How much house can I actually afford? +
Lenders use two main ratios to determine affordability:
1. Front-End Ratio (Housing Expense Ratio):
Maximum 28% of gross monthly income should go toward housing expenses (PITI).
Formula: (Monthly Payment + Taxes + Insurance + HOA) ÷ Gross Monthly Income ≤ 28%
2. Back-End Ratio (Debt-to-Income Ratio):
Maximum 36%-43% of gross income should go toward all debt payments.
Formula: (All Monthly Debt Payments) ÷ Gross Monthly Income ≤ 43%
Example for $80,000 annual income ($6,667/month):
- Maximum housing payment: $1,867 (28% of $6,667)
- Maximum total debt: $2,867 (43% of $6,667)
Other considerations:
- Save for 20% down to avoid PMI
- Keep 3-6 months of expenses in emergency savings
- Consider maintenance costs (1%-2% of home value annually)

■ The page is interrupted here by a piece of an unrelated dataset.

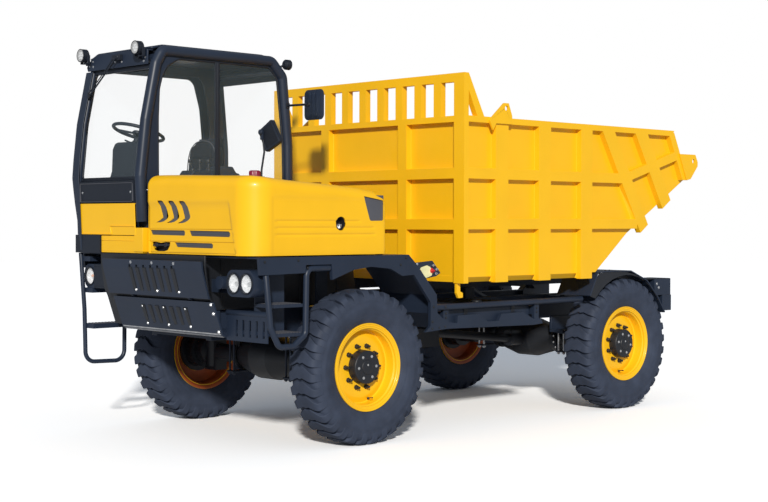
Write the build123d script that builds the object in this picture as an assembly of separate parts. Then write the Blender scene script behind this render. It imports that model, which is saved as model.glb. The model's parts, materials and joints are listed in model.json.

- Account for potential rate increases if choosing an ARM
What are closing costs and how much should I expect to pay? +
Closing costs are fees paid at the finalization of your mortgage, typically ranging from 2% to 5% of the home’s purchase price. For a $400,000 home, that’s $8,000-$20,000. Common closing costs include:
Lender Fees (1%-2%):
- Origination fee (0.5%-1% of loan)
- Application fee ($300-$500)
- Credit report fee ($30-$50)
- Underwriting fee ($400-$900)
Third-Party Fees (1%-3%):
- Appraisal ($300-$600)
- Home inspection ($300-$500)
- Title search and insurance ($1,000-$2,000)
- Survey fee ($300-$600)
- Recording fees ($100-$300)
Prepaid Costs (0.5%-2%):
- Property taxes (6-12 months)
- Homeowners insurance (1 year)
- Prepaid interest (daily rate × days until first payment)
- Escrow deposits (2-3 months of taxes/insurance)
Some costs are negotiable (like origination fees), and some can be rolled into the loan. Always review the Loan Estimate form you receive within 3 days of applying to understand all costs.